## Begin

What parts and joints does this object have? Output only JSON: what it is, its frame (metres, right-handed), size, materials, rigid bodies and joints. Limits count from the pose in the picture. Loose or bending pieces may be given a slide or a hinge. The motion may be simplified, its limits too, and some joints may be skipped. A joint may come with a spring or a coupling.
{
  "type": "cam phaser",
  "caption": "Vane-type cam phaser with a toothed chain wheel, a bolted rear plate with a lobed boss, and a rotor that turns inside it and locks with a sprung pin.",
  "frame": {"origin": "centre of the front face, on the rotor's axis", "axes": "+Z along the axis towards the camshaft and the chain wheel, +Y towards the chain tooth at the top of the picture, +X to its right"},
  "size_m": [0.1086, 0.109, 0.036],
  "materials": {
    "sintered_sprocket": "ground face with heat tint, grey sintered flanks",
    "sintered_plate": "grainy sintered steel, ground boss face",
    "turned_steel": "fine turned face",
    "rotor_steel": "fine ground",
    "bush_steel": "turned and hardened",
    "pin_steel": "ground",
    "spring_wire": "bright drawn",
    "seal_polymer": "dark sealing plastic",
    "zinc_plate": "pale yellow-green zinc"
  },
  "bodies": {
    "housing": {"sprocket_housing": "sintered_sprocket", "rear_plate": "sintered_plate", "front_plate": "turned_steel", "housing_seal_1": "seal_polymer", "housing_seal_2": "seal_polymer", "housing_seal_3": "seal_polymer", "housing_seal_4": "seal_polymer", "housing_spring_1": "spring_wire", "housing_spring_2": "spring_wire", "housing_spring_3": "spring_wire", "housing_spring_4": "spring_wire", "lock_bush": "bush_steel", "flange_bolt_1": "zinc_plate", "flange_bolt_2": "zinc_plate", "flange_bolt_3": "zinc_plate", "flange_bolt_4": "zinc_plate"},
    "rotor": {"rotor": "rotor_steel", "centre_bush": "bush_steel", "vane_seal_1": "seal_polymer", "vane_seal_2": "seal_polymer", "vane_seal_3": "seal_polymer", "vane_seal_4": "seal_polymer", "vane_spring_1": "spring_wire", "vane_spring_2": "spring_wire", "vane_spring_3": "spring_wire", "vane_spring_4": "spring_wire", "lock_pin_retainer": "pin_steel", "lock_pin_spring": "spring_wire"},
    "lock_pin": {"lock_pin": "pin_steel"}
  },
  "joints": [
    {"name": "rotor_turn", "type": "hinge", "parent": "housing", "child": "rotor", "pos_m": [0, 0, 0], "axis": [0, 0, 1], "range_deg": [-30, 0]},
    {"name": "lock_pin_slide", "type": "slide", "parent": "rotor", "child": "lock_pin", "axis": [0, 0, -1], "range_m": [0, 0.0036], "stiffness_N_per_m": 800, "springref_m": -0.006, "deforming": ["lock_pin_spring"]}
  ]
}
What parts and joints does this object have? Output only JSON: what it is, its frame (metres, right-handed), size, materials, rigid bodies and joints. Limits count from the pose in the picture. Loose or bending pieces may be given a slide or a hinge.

## End

> _What to produce_: Each line of the material must be restated exactly.

> _Worked solution_:
What parts and joints does this object have? Output only JSON: what it is, its frame (metres, right-handed), size, materials, rigid bodies and joints. Limits count from the pose in the picture. Loose or bending pieces may be given a slide or a hinge. The motion may be simplified, its limits too, and some joints may be skipped. A joint may come with a spring or a coupling.
{
  "type": "cam phaser",
  "caption": "Vane-type cam phaser with a toothed chain wheel, a bolted rear plate with a lobed boss, and a rotor that turns inside it and locks with a sprung pin.",
  "frame": {"origin": "centre of the front face, on the rotor's axis", "axes": "+Z along the axis towards the camshaft and the chain wheel, +Y towards the chain tooth at the top of the picture, +X to its right"},
  "size_m": [0.1086, 0.109, 0.036],
  "materials": {
    "sintered_sprocket": "ground face with heat tint, grey sintered flanks",
    "sintered_plate": "grainy sintered steel, ground boss face",
    "turned_steel": "fine turned face",
    "rotor_steel": "fine ground",
    "bush_steel": "turned and hardened",
    "pin_steel": "ground",
    "spring_wire": "bright drawn",
    "seal_polymer": "dark sealing plastic",
    "zinc_plate": "pale yellow-green zinc"
  },
  "bodies": {
    "housing": {"sprocket_housing": "sintered_sprocket", "rear_plate": "sintered_plate", "front_plate": "turned_steel", "housing_seal_1": "seal_polymer", "housing_seal_2": "seal_polymer", "housing_seal_3": "seal_polymer", "housing_seal_4": "seal_polymer", "housing_spring_1": "spring_wire", "housing_spring_2": "spring_wire", "housing_spring_3": "spring_wire", "housing_spring_4": "spring_wire", "lock_bush": "bush_steel", "flange_bolt_1": "zinc_plate", "flange_bolt_2": "zinc_plate", "flange_bolt_3": "zinc_plate", "flange_bolt_4": "zinc_plate"},
    "rotor": {"rotor": "rotor_steel", "centre_bush": "bush_steel", "vane_seal_1": "seal_polymer", "vane_seal_2": "seal_polymer", "vane_seal_3": "seal_polymer", "vane_seal_4": "seal_polymer", "vane_spring_1": "spring_wire", "vane_spring_2": "spring_wire", "vane_spring_3": "spring_wire", "vane_spring_4": "spring_wire", "lock_pin_retainer": "pin_steel", "lock_pin_spring": "spring_wire"},
    "lock_pin": {"lock_pin": "pin_steel"}
  },
  "joints": [
    {"name": "rotor_turn", "type": "hinge", "parent": "housing", "child": "rotor", "pos_m": [0, 0, 0], "axis": [0, 0, 1], "range_deg": [-30, 0]},
    {"name": "lock_pin_slide", "type": "slide", "parent": "rotor", "child": "lock_pin", "axis": [0, 0, -1], "range_m": [0, 0.0036], "stiffness_N_per_m": 800, "springref_m": -0.006, "deforming": ["lock_pin_spring"]}
  ]
}
What parts and joints does this object have? Output only JSON: what it is, its frame (metres, right-handed), size, materials, rigid bodies and joints. Limits count from the pose in the picture. Loose or bending pieces may be given a slide or a hinge.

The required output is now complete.